***** EXERCISE INPUT *****

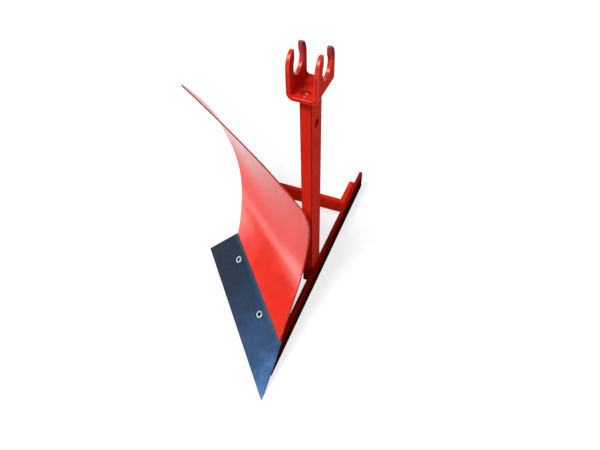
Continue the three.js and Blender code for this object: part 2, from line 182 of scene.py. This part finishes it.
def blued_steel():
    """Hot-rolled share steel, quenched and blued: dark slate at the wing and bluer towards the point,
    clouded by the heat, with the faint streaks of the rolling along its length."""
    material, tree = new_material("blued_share_steel")
    place = add(tree, "ShaderNodeTexCoord").outputs["Object"]
    from_tip = add(tree, "ShaderNodeVectorMath", {0: place, 1: share_tip}, operation="SUBTRACT").outputs[0]
    run = add(tree, "ShaderNodeVectorMath", {0: from_tip, 1: along_edge},
              operation="DOT_PRODUCT").outputs["Value"]
    rise = add(tree, "ShaderNodeVectorMath", {0: from_tip, 1: up_share},
               operation="DOT_PRODUCT").outputs["Value"]
    clouds = add(tree, "ShaderNodeTexNoise", {"Vector": place, "Scale": 1 / (38 * MM), "Detail": 5,
                                              "Roughness": 0.6}).outputs["Fac"]
    # the heat's colour runs from the point to the wing, pushed about by the clouds
    far = add(tree, "ShaderNodeMapRange", {"Value": run, "From Max": SHARE_LENGTH}).outputs["Result"]
    pushed = add(tree, "ShaderNodeMath", {0: clouds, 1: 0.5, 2: far}, operation="MULTIPLY_ADD").outputs[0]
    heat = add(tree, "ShaderNodeValToRGB", {"Fac": pushed}, stops=(
        (0.2, "#527BAF"), (0.45, "#304F77"), (0.8, "#203450"), (1.0, "#1B2A40"))).outputs["Color"]
    # a painted highlight: a paler strip along the upper edge, where the share meets the moldboard
    strip = add(tree, "ShaderNodeMapRange", {"Value": rise, "From Min": SHARE_WIDTH - 9 * MM,
                                             "From Max": SHARE_WIDTH, "To Max": 0.22}).outputs["Result"]
    colour = add(tree, "ShaderNodeMix", {0: strip, 6: heat, 7: paint("#5F8C96")}, data_type="RGBA").outputs[2]
    long_grain = add(tree, "ShaderNodeCombineXYZ", {"X": run, "Y": rise}).outputs["Vector"]
    # the rolling left streaks about 45 mm long and 1.5 mm wide
    stretched = add(tree, "ShaderNodeVectorMath", {0: long_grain, 1: (1 / (45 * MM), 1 / (1.5 * MM), 1)},
                    operation="MULTIPLY").outputs[0]
    rolling = add(tree, "ShaderNodeTexNoise", {"Vector": stretched, "Scale": 1, "Detail": 3}).outputs["Fac"]
    mill_scale = add(tree, "ShaderNodeTexNoise", {"Vector": place, "Scale": 1 / (5 * MM),
                                                  "Detail": 4}).outputs["Fac"]
    dull = add(tree, "ShaderNodeMapRange", {"Value": mill_scale, "From Min": 0.3, "From Max": 0.7,
                                            "To Min": 0.32, "To Max": 0.62}).outputs["Result"]
    height = add(tree, "ShaderNodeMath", {0: rolling, 1: 0.6, 2: mill_scale},
                 operation="MULTIPLY_ADD").outputs[0]
    skin = add(tree, "ShaderNodeBump", {"Height": height, "Strength": 0.3, "Distance": 0.1 * MM})
    body = add(tree, "ShaderNodeBsdfPrincipled", {
        "Base Color": colour, "Metallic": 0.75, "Roughness": dull, "Normal": skin.outputs["Normal"]})
    add(tree, "ShaderNodeOutputMaterial", {"Surface": body.outputs["BSDF"]})
    return material


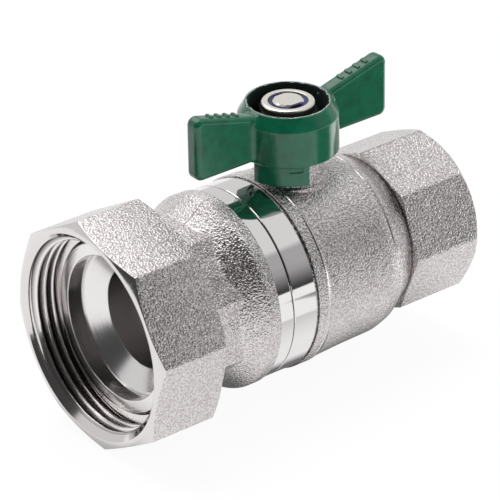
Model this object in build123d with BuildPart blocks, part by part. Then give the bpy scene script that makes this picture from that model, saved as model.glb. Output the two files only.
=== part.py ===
from build123d import *
import math
import os

# Isolating ball valve for a pump or boiler connection, millimetres.
# The flow line is the X axis and the stem stands along +Z.
# The origin is on the flow line where the wall of the female pipe thread begins.
# The loose union nut is at the other end, towards -X.

# Stations on the flow line, each measured from the stem's axis
stem_to_mouth = 41.6
stem_to_octagon = 21.8
stem_to_joint = 17.4
stem_to_adapter_band_end = 21.5
stem_to_neck = 28.6
stem_to_neck_end = 39.2
stem_to_tail_face = 51.3
stem_to_nut_rear = 39.7
nut_length = 18.9

# Ball, seats and flow way
flow_bore_r = 12.0
ball_r = 18.5
ball_cavity_gap = 0.55
ball_bore_edge = 0.5
seat_bore_step = 0.4
seat_contact_width = 2.55
seat_land = 0.95
seat_thickness = 2.8
seat_gap = 0.15
seat_pocket_gap = 0.05
seat_proud = 0.5
seat_pocket_lead = 0.6
cavity_half_length = 8.0

# Joint between the body and the adapter
joint_shoulder = 0.95
joint_thread_gap = 0.05
adapter_reach = 9.4
adapter_nose_gap = 0.5
joint_seal_section = 1.5
joint_seal_groove_width = 1.9
joint_lead = 0.3

# Forged body
band_wall = 3.1
band_width = 6.7
band_edge = 0.25
relief_width = 0.5
relief_depth = 0.5
forging_rise = 0.4
barrel_front_width = 3.6
barrel_step = 0.25
barrel_fall = 0.35
barrel_taper_length = 11.0
barrel_blend_r = 20.0
shoulder_start = 12.4
shoulder_fall = 0.5
shoulder_blend_r = 4.0
cone_start = 15.9
cone_fall = 1.35
valley_width = 0.9
valley_depth = 0.6
valley_slope = 0.3
valley_blend_r = 0.5
octagon_wall = 2.1
octagon_edge_r = 1.2
mouth_chamfer = 1.5
mouth_face_rise = 0.05
turning_margin = 1.0

# Pipe threads, drawn as plain bores at their minor diameters (G1 and G1 1/2)
pipe_thread_minor_r = 15.145
pipe_thread_length = 16.7
pipe_thread_entry_r = 17.0
nut_thread_minor_r = 22.42
nut_thread_to_tail = 0.3
nut_thread_entry_r = 24.8
nut_thread_relief_width = 1.2
nut_thread_major_r = 23.9

# End adapter
flange_edge_r = 0.15
flange_round_start = 3.4
flange_shoulder_r = 2.6
flange_round_end = 0.6
flange_round_fall = 2.1
flange_foot_r = 1.6
neck_turn = 22.5
neck_run = 1.6
neck_round_rise = 0.3
neck_blend_r = 2.0
spigot_clearance = 1.82
spigot_edge = 0.4
tail_face_width = 3.3
tail_counterbore_depth = 4.2
tail_cone_step = 0.5
tail_cone_length = 3.2

# Union nut and the wire ring that keeps it on the spigot
nut_wall = 2.1
nut_turn = -7.0
nut_edge_r = 1.0
nut_front_face_inset = 0.4
nut_front_chamfer = 1.2
nut_rear_face_rise = 0.6
nut_rear_chamfer = 0.9
nut_bore_gap = 0.3
ring_wire_r = 1.1
ring_gap_angle = 9.0
ring_to_nut_rear = 4.0
ring_groove_gap = 0.2

# Stem, its seals, its boss and the stop lug beside it
stem_r = 4.5
stem_bore_gap = 0.04
stem_ball_gap = 0.15
stem_flange_r = 6.4
stem_flange_height = 2.2
stem_pocket_gap = 0.3
thrust_washer_thickness = 0.7
thrust_washer_gap = 0.05
thrust_washer_bore_gap = 0.2
tang_thickness = 5.0
tang_width = 11.0
tang_gap = 0.1
slot_depth = 4.2
stem_seal_section = 1.3
stem_seal_groove_width = 1.8
stem_seal_rise = 2.4
stem_seal_pitch = 3.2
stem_end_length = 10.9
stem_flats = 6.0
stem_thread_r = 3.6
stem_end_chamfer = 0.35
boss_wall = 3.5
boss_height = 7.15
boss_foot_round = 0.8
boss_foot_drop = 0.45
lug_root = 1.0
lug_bite = 1.6
lug_drop = 2.3

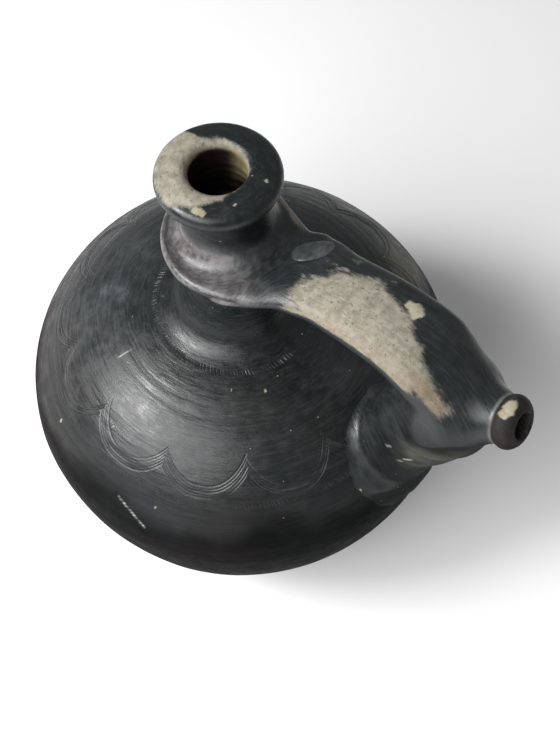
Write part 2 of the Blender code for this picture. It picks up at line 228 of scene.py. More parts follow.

*****

— TASK INSTRUCTIONS —
Quote every line of the data, word for word.

— EXPECTED ANSWER —
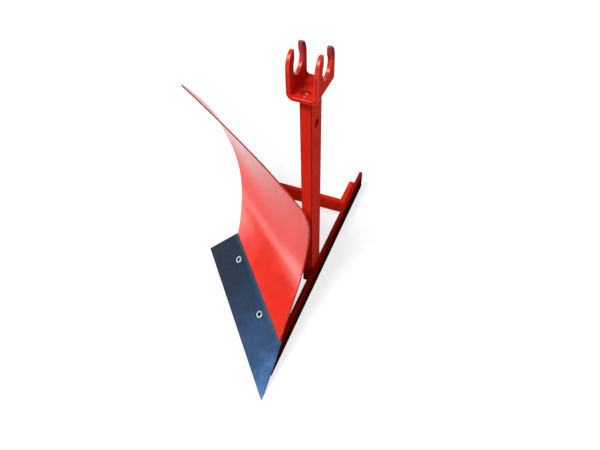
Continue the three.js and Blender code for this object: part 2, from line 182 of scene.py. This part finishes it.
def blued_steel():
    """Hot-rolled share steel, quenched and blued: dark slate at the wing and bluer towards the point,
    clouded by the heat, with the faint streaks of the rolling along its length."""
    material, tree = new_material("blued_share_steel")
    place = add(tree, "ShaderNodeTexCoord").outputs["Object"]
    from_tip = add(tree, "ShaderNodeVectorMath", {0: place, 1: share_tip}, operation="SUBTRACT").outputs[0]
    run = add(tree, "ShaderNodeVectorMath", {0: from_tip, 1: along_edge},
              operation="DOT_PRODUCT").outputs["Value"]
    rise = add(tree, "ShaderNodeVectorMath", {0: from_tip, 1: up_share},
               operation="DOT_PRODUCT").outputs["Value"]
    clouds = add(tree, "ShaderNodeTexNoise", {"Vector": place, "Scale": 1 / (38 * MM), "Detail": 5,
                                              "Roughness": 0.6}).outputs["Fac"]
    # the heat's colour runs from the point to the wing, pushed about by the clouds
    far = add(tree, "ShaderNodeMapRange", {"Value": run, "From Max": SHARE_LENGTH}).outputs["Result"]
    pushed = add(tree, "ShaderNodeMath", {0: clouds, 1: 0.5, 2: far}, operation="MULTIPLY_ADD").outputs[0]
    heat = add(tree, "ShaderNodeValToRGB", {"Fac": pushed}, stops=(
        (0.2, "#527BAF"), (0.45, "#304F77"), (0.8, "#203450"), (1.0, "#1B2A40"))).outputs["Color"]
    # a painted highlight: a paler strip along the upper edge, where the share meets the moldboard
    strip = add(tree, "ShaderNodeMapRange", {"Value": rise, "From Min": SHARE_WIDTH - 9 * MM,
                                             "From Max": SHARE_WIDTH, "To Max": 0.22}).outputs["Result"]
    colour = add(tree, "ShaderNodeMix", {0: strip, 6: heat, 7: paint("#5F8C96")}, data_type="RGBA").outputs[2]
    long_grain = add(tree, "ShaderNodeCombineXYZ", {"X": run, "Y": rise}).outputs["Vector"]
    # the rolling left streaks about 45 mm long and 1.5 mm wide
    stretched = add(tree, "ShaderNodeVectorMath", {0: long_grain, 1: (1 / (45 * MM), 1 / (1.5 * MM), 1)},
                    operation="MULTIPLY").outputs[0]
    rolling = add(tree, "ShaderNodeTexNoise", {"Vector": stretched, "Scale": 1, "Detail": 3}).outputs["Fac"]
    mill_scale = add(tree, "ShaderNodeTexNoise", {"Vector": place, "Scale": 1 / (5 * MM),
                                                  "Detail": 4}).outputs["Fac"]
    dull = add(tree, "ShaderNodeMapRange", {"Value": mill_scale, "From Min": 0.3, "From Max": 0.7,
                                            "To Min": 0.32, "To Max": 0.62}).outputs["Result"]
    height = add(tree, "ShaderNodeMath", {0: rolling, 1: 0.6, 2: mill_scale},
                 operation="MULTIPLY_ADD").outputs[0]
    skin = add(tree, "ShaderNodeBump", {"Height": height, "Strength": 0.3, "Distance": 0.1 * MM})
    body = add(tree, "ShaderNodeBsdfPrincipled", {
        "Base Color": colour, "Metallic": 0.75, "Roughness": dull, "Normal": skin.outputs["Normal"]})
    add(tree, "ShaderNodeOutputMaterial", {"Surface": body.outputs["BSDF"]})
    return material


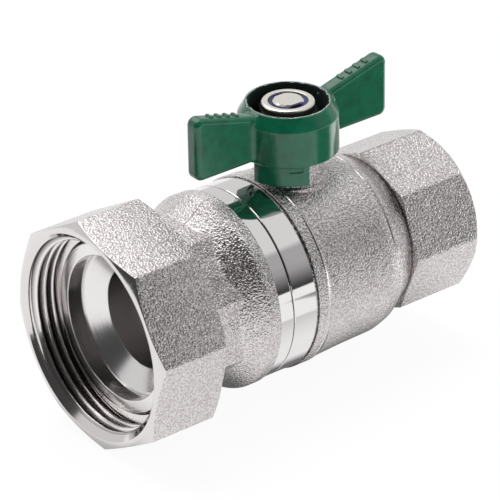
Model this object in build123d with BuildPart blocks, part by part. Then give the bpy scene script that makes this picture from that model, saved as model.glb. Output the two files only.
=== part.py ===
from build123d import *
import math
import os

# Isolating ball valve for a pump or boiler connection, millimetres.
# The flow line is the X axis and the stem stands along +Z.
# The origin is on the flow line where the wall of the female pipe thread begins.
# The loose union nut is at the other end, towards -X.

# Stations on the flow line, each measured from the stem's axis
stem_to_mouth = 41.6
stem_to_octagon = 21.8
stem_to_joint = 17.4
stem_to_adapter_band_end = 21.5
stem_to_neck = 28.6
stem_to_neck_end = 39.2
stem_to_tail_face = 51.3
stem_to_nut_rear = 39.7
nut_length = 18.9

# Ball, seats and flow way
flow_bore_r = 12.0
ball_r = 18.5
ball_cavity_gap = 0.55
ball_bore_edge = 0.5
seat_bore_step = 0.4
seat_contact_width = 2.55
seat_land = 0.95
seat_thickness = 2.8
seat_gap = 0.15
seat_pocket_gap = 0.05
seat_proud = 0.5
seat_pocket_lead = 0.6
cavity_half_length = 8.0

# Joint between the body and the adapter
joint_shoulder = 0.95
joint_thread_gap = 0.05
adapter_reach = 9.4
adapter_nose_gap = 0.5
joint_seal_section = 1.5
joint_seal_groove_width = 1.9
joint_lead = 0.3

# Forged body
band_wall = 3.1
band_width = 6.7
band_edge = 0.25
relief_width = 0.5
relief_depth = 0.5
forging_rise = 0.4
barrel_front_width = 3.6
barrel_step = 0.25
barrel_fall = 0.35
barrel_taper_length = 11.0
barrel_blend_r = 20.0
shoulder_start = 12.4
shoulder_fall = 0.5
shoulder_blend_r = 4.0
cone_start = 15.9
cone_fall = 1.35
valley_width = 0.9
valley_depth = 0.6
valley_slope = 0.3
valley_blend_r = 0.5
octagon_wall = 2.1
octagon_edge_r = 1.2
mouth_chamfer = 1.5
mouth_face_rise = 0.05
turning_margin = 1.0

# Pipe threads, drawn as plain bores at their minor diameters (G1 and G1 1/2)
pipe_thread_minor_r = 15.145
pipe_thread_length = 16.7
pipe_thread_entry_r = 17.0
nut_thread_minor_r = 22.42
nut_thread_to_tail = 0.3
nut_thread_entry_r = 24.8
nut_thread_relief_width = 1.2
nut_thread_major_r = 23.9

# End adapter
flange_edge_r = 0.15
flange_round_start = 3.4
flange_shoulder_r = 2.6
flange_round_end = 0.6
flange_round_fall = 2.1
flange_foot_r = 1.6
neck_turn = 22.5
neck_run = 1.6
neck_round_rise = 0.3
neck_blend_r = 2.0
spigot_clearance = 1.82
spigot_edge = 0.4
tail_face_width = 3.3
tail_counterbore_depth = 4.2
tail_cone_step = 0.5
tail_cone_length = 3.2

# Union nut and the wire ring that keeps it on the spigot
nut_wall = 2.1
nut_turn = -7.0
nut_edge_r = 1.0
nut_front_face_inset = 0.4
nut_front_chamfer = 1.2
nut_rear_face_rise = 0.6
nut_rear_chamfer = 0.9
nut_bore_gap = 0.3
ring_wire_r = 1.1
ring_gap_angle = 9.0
ring_to_nut_rear = 4.0
ring_groove_gap = 0.2

# Stem, its seals, its boss and the stop lug beside it
stem_r = 4.5
stem_bore_gap = 0.04
stem_ball_gap = 0.15
stem_flange_r = 6.4
stem_flange_height = 2.2
stem_pocket_gap = 0.3
thrust_washer_thickness = 0.7
thrust_washer_gap = 0.05
thrust_washer_bore_gap = 0.2
tang_thickness = 5.0
tang_width = 11.0
tang_gap = 0.1
slot_depth = 4.2
stem_seal_section = 1.3
stem_seal_groove_width = 1.8
stem_seal_rise = 2.4
stem_seal_pitch = 3.2
stem_end_length = 10.9
stem_flats = 6.0
stem_thread_r = 3.6
stem_end_chamfer = 0.35
boss_wall = 3.5
boss_height = 7.15
boss_foot_round = 0.8
boss_foot_drop = 0.45
lug_root = 1.0
lug_bite = 1.6
lug_drop = 2.3

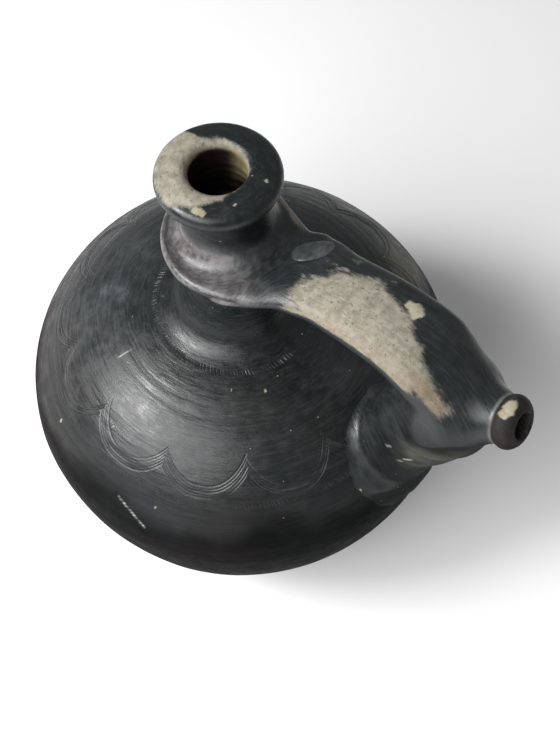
Write part 2 of the Blender code for this picture. It picks up at line 228 of scene.py. More parts follow.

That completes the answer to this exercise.